Abstract

A broad range of organisations and individuals are collecting wildlife audio recordings. Huge amounts of audio data have been gathered in the past and since the popularisation of automatic recording units the data are piling up exponentially. The point in gathering them is to analyse them, evaluate insights and hypotheses, identify patterns of activity that are otherwise not apparent and finally design policies on biodiversity issues. For massive volumes of data even visual inspection of spectrograms is unfeasible and interesting cases that could provide valuable insight for concrete hypotheses on the biodiversity status can slip into bliss. In this paper we research a range of techniques that work with minor human supervision. These techniques will construct a dictionary of templates extracted in an unsupervised way from reference recordings and then crawl over a large number of recordings to examine the underlying bioacoustic activity. This work is general and we have applied it to many datasets of animal's vocalisations (e.g. cetaceans, mice, birds).
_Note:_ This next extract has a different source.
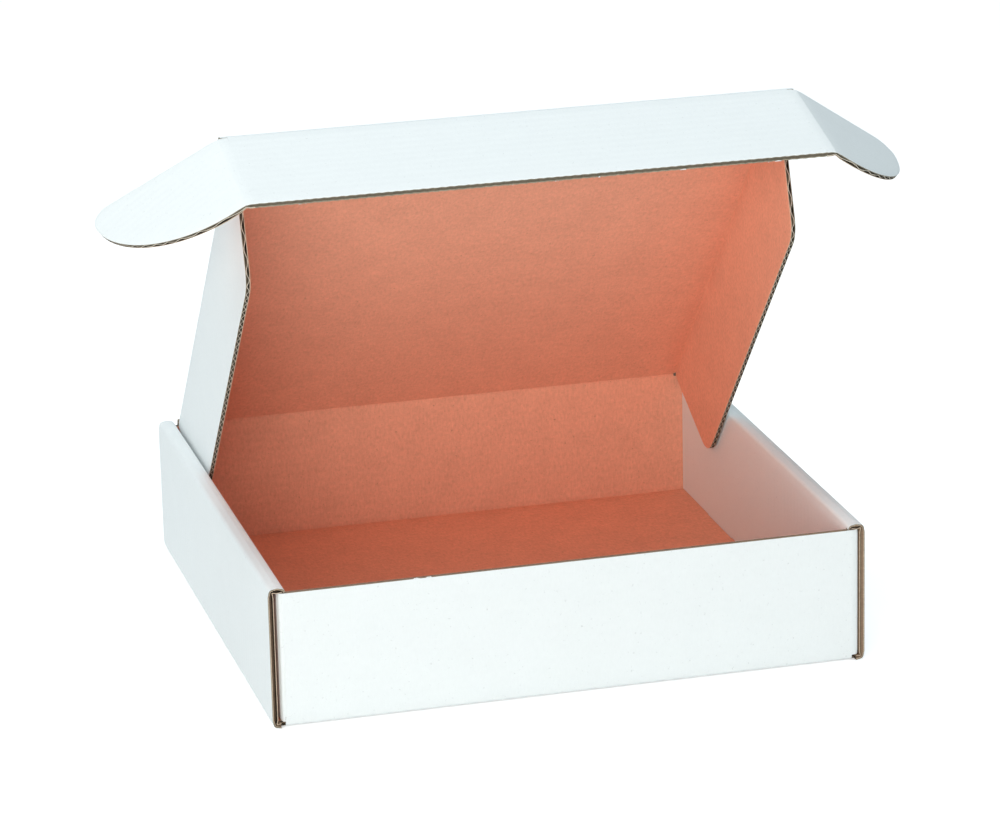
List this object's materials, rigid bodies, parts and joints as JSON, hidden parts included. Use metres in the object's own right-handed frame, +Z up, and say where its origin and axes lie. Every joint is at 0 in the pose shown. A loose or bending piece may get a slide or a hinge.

To test our tools objectively and for the sake of reproducibility in this work we report on the MLSP 2013 bird dataset that recently has been publicly released along with all its annotations. We are not interested as to which is the best scoring approach for this dataset. Our aim is to describe novel machine learning tools that try to refine our understanding of biodiversity by answering questions such as: Is the recording under examination void of bird vocalisations or not? If there is bird activity, how many different species are in the recording? What are the most important characteristic spectral segments for recognizing a specific species? The database however is valuable to us to quantify our findings.